Problem requirements: Write the material out again in full, exactly.

** start **

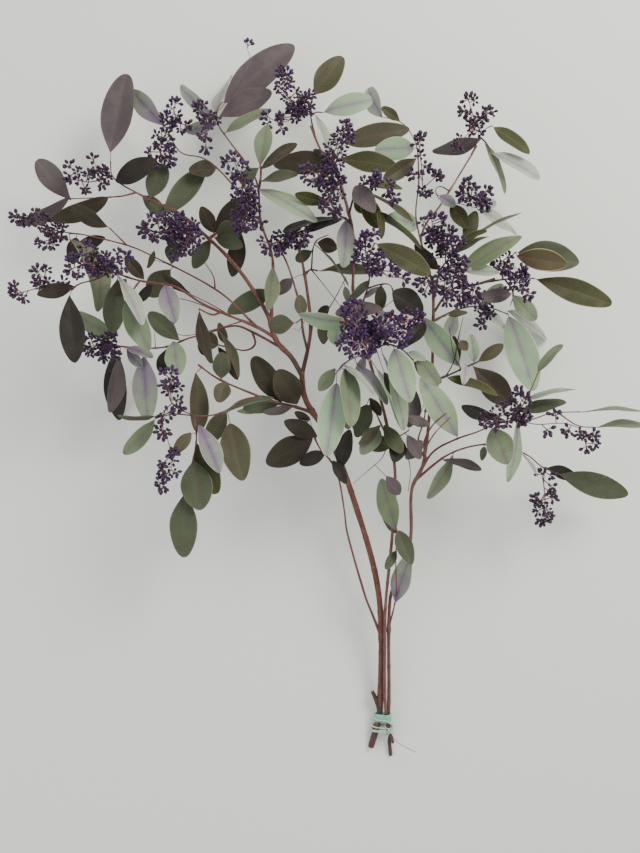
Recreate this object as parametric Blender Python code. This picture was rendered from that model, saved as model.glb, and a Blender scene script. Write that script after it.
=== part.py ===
"""Tied bunch of seeded eucalyptus branches, lying down, built from real sizes."""
import math
import random

import bmesh
import bpy
from mathutils import Vector
from mathutils.bvhtree import BVHTree

# Design lengths are centimetres on the plane of the stems; scene units are metres.
cm = 0.01
eye = 117.0
centre = (-8.26, 42.0)

# Woody stems: radius at the start, radius at the end, points (across, along, height).
stems = {
    "stem_left": [
        (0.45, 0.36, [(-1.7, 0.7, -12.0), (-0.95, 3.3, -11.5), (-0.5, 6.2, -10.9), (-0.45, 12, -9.2),
                      (-0.5, 18, -7.4), (-0.7, 20.5, -6.7), (-1.5, 23.5, -5.8), (-2.2, 26, -5.0),
                      (-3, 29, -4.1), (-3.7, 31.5, -3.4), (-4.3, 33.8, -2.7), (-5, 35.3, -2.3),
                      (-6, 38, -1.6), (-7.2, 40.8, -0.9), (-8.9, 43.3, -0.2), (-9.8, 44.8, 0.2),
                      (-10.4, 46.5, 0.5), (-10.6, 49, 0.8)]),
        (0.33, 0.17, [(-10.6, 48.6, 0.8), (-12, 51, 1.0), (-13.5, 52.5, 1.1), (-14.3, 54, 1.0),
                      (-14.8, 56, 0.8), (-16.3, 58.6, 0.5), (-17.6, 60.7, 0.2), (-20, 63.7, -0.5),
                      (-23, 66.6, -1.2), (-26, 69.2, -2.0), (-28.4, 70.6, -2.5)]),
        (0.28, 0.15, [(-10.6, 48.6, 0.8), (-9.9, 51.5, 0.4), (-9.5, 54, 0), (-9.6, 57, -0.6),
                      (-10.1, 60.3, -1.2), (-10.5, 63, -1.8), (-11.2, 65.5, -2.3)]),
        (0.17, 0.11, [(-9.9, 51.8, 0.4), (-10.5, 54.5, 0.6), (-10.7, 57, 0.3), (-11.5, 60, 0),
                      (-12.3, 62.5, -0.3), (-13.2, 64.5, -0.6)]),
    ],
    "stem_middle": [
        (0.22, 0.19, [(1.15, 1.2, -11.3), (0.6, 3.2, -10.9), (0.2, 5.4, -10.35), (0.12, 8, -9.65),
                      (0.1, 14, -7.85), (0.2, 19, -6.3), (0.7, 23, -5.2), (0.95, 26, -4.3),
                      (1.1, 28.5, -3.6), (1.25, 33, -2.4), (1.4, 36.5, -1.7), (0.9, 39, -1.2),
                      (0.2, 43, -0.6), (-1, 47.5, 0.1), (-2.2, 52, 0.6), (-3.4, 56, 0.9),
                      (-4, 59, 1.0), (-4.1, 62, 1.0), (-3.9, 66, 0.9), (-4.4, 69, 0.7),
                      (-5.2, 72, 0.3), (-6.4, 75.2, -0.3)]),
        (0.17, 0.12, [(-6.4, 75, -0.3), (-8, 77.3, -1.0), (-8.8, 78.9, -1.6), (-9.5, 80.8, -2.2)]),
    ],
    "stem_right": [
        (0.27, 0.18, [(0.85, -0.4, -12.2), (0.5, 3.2, -11.5), (0.62, 6.5, -10.85), (0.8, 9, -10.1),
                      (0.72, 12, -9.2), (0.55, 16.3, -7.9), (0.75, 19.5, -6.95), (1.2, 21, -6.5),
                      (1.7, 22.5, -6.1), (2.5, 23.7, -5.7), (3.1, 25.3, -5.2), (3.5, 28.5, -4.2),
                      (3.4, 32, -3.2), (3.6, 34, -2.6), (4.4, 35.5, -2.2), (5, 37, -1.8),
                      (5.4, 40, -1.0), (5.9, 44, 0), (6.1, 48, 0.6), (6.3, 52, 0.9),
                      (6.5, 56, 1.1), (6.5, 58.5, 1.2), (6.4, 60.4, 1.3)]),
        (0.17, 0.13, [(6.5, 56.8, 1.1), (8.2, 59.3, 0.9), (9.5, 60, 0.7), (11.5, 60.2, 0.4),
                      (14.3, 61.1, 0)]),
        (0.16, 0.10, [(6.4, 60, 1.3), (5.6, 63, 0.9), (4.8, 66, 0.5), (5.5, 68.3, 0.1),
                      (7.1, 70.3, -0.3), (8, 71.9, -0.6), (10.3, 75.3, -1.3), (12, 78.2, -2.0)]),
        (0.11, 0.08, [(4.8, 65.6, 0.5), (4.1, 69.3, 0.8), (4.3, 71.4, 0.9), (4.5, 73.6, 1.0),
                      (4.4, 75.6, 1.1)]),
    ],
}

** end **

Written reply:
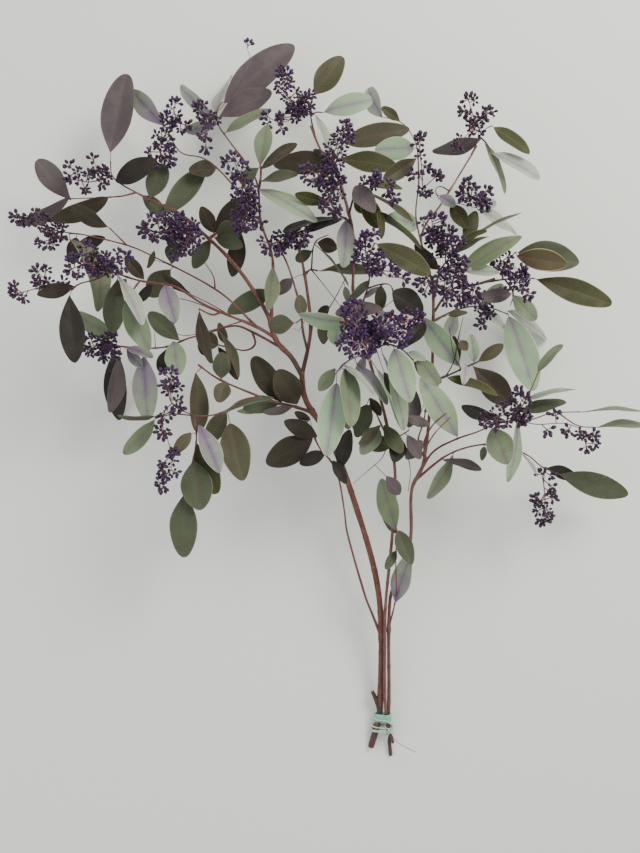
Recreate this object as parametric Blender Python code. This picture was rendered from that model, saved as model.glb, and a Blender scene script. Write that script after it.
=== part.py ===
"""Tied bunch of seeded eucalyptus branches, lying down, built from real sizes."""
import math
import random

import bmesh
import bpy
from mathutils import Vector
from mathutils.bvhtree import BVHTree

# Design lengths are centimetres on the plane of the stems; scene units are metres.
cm = 0.01
eye = 117.0
centre = (-8.26, 42.0)

# Woody stems: radius at the start, radius at the end, points (across, along, height).
stems = {
    "stem_left": [
        (0.45, 0.36, [(-1.7, 0.7, -12.0), (-0.95, 3.3, -11.5), (-0.5, 6.2, -10.9), (-0.45, 12, -9.2),
                      (-0.5, 18, -7.4), (-0.7, 20.5, -6.7), (-1.5, 23.5, -5.8), (-2.2, 26, -5.0),
                      (-3, 29, -4.1), (-3.7, 31.5, -3.4), (-4.3, 33.8, -2.7), (-5, 35.3, -2.3),
                      (-6, 38, -1.6), (-7.2, 40.8, -0.9), (-8.9, 43.3, -0.2), (-9.8, 44.8, 0.2),
                      (-10.4, 46.5, 0.5), (-10.6, 49, 0.8)]),
        (0.33, 0.17, [(-10.6, 48.6, 0.8), (-12, 51, 1.0), (-13.5, 52.5, 1.1), (-14.3, 54, 1.0),
                      (-14.8, 56, 0.8), (-16.3, 58.6, 0.5), (-17.6, 60.7, 0.2), (-20, 63.7, -0.5),
                      (-23, 66.6, -1.2), (-26, 69.2, -2.0), (-28.4, 70.6, -2.5)]),
        (0.28, 0.15, [(-10.6, 48.6, 0.8), (-9.9, 51.5, 0.4), (-9.5, 54, 0), (-9.6, 57, -0.6),
                      (-10.1, 60.3, -1.2), (-10.5, 63, -1.8), (-11.2, 65.5, -2.3)]),
        (0.17, 0.11, [(-9.9, 51.8, 0.4), (-10.5, 54.5, 0.6), (-10.7, 57, 0.3), (-11.5, 60, 0),
                      (-12.3, 62.5, -0.3), (-13.2, 64.5, -0.6)]),
    ],
    "stem_middle": [
        (0.22, 0.19, [(1.15, 1.2, -11.3), (0.6, 3.2, -10.9), (0.2, 5.4, -10.35), (0.12, 8, -9.65),
                      (0.1, 14, -7.85), (0.2, 19, -6.3), (0.7, 23, -5.2), (0.95, 26, -4.3),
                      (1.1, 28.5, -3.6), (1.25, 33, -2.4), (1.4, 36.5, -1.7), (0.9, 39, -1.2),
                      (0.2, 43, -0.6), (-1, 47.5, 0.1), (-2.2, 52, 0.6), (-3.4, 56, 0.9),
                      (-4, 59, 1.0), (-4.1, 62, 1.0), (-3.9, 66, 0.9), (-4.4, 69, 0.7),
                      (-5.2, 72, 0.3), (-6.4, 75.2, -0.3)]),
        (0.17, 0.12, [(-6.4, 75, -0.3), (-8, 77.3, -1.0), (-8.8, 78.9, -1.6), (-9.5, 80.8, -2.2)]),
    ],
    "stem_right": [
        (0.27, 0.18, [(0.85, -0.4, -12.2), (0.5, 3.2, -11.5), (0.62, 6.5, -10.85), (0.8, 9, -10.1),
                      (0.72, 12, -9.2), (0.55, 16.3, -7.9), (0.75, 19.5, -6.95), (1.2, 21, -6.5),
                      (1.7, 22.5, -6.1), (2.5, 23.7, -5.7), (3.1, 25.3, -5.2), (3.5, 28.5, -4.2),
                      (3.4, 32, -3.2), (3.6, 34, -2.6), (4.4, 35.5, -2.2), (5, 37, -1.8),
                      (5.4, 40, -1.0), (5.9, 44, 0), (6.1, 48, 0.6), (6.3, 52, 0.9),
                      (6.5, 56, 1.1), (6.5, 58.5, 1.2), (6.4, 60.4, 1.3)]),
        (0.17, 0.13, [(6.5, 56.8, 1.1), (8.2, 59.3, 0.9), (9.5, 60, 0.7), (11.5, 60.2, 0.4),
                      (14.3, 61.1, 0)]),
        (0.16, 0.10, [(6.4, 60, 1.3), (5.6, 63, 0.9), (4.8, 66, 0.5), (5.5, 68.3, 0.1),
                      (7.1, 70.3, -0.3), (8, 71.9, -0.6), (10.3, 75.3, -1.3), (12, 78.2, -2.0)]),
        (0.11, 0.08, [(4.8, 65.6, 0.5), (4.1, 69.3, 0.8), (4.3, 71.4, 0.9), (4.5, 73.6, 1.0),
                      (4.4, 75.6, 1.1)]),
    ],
}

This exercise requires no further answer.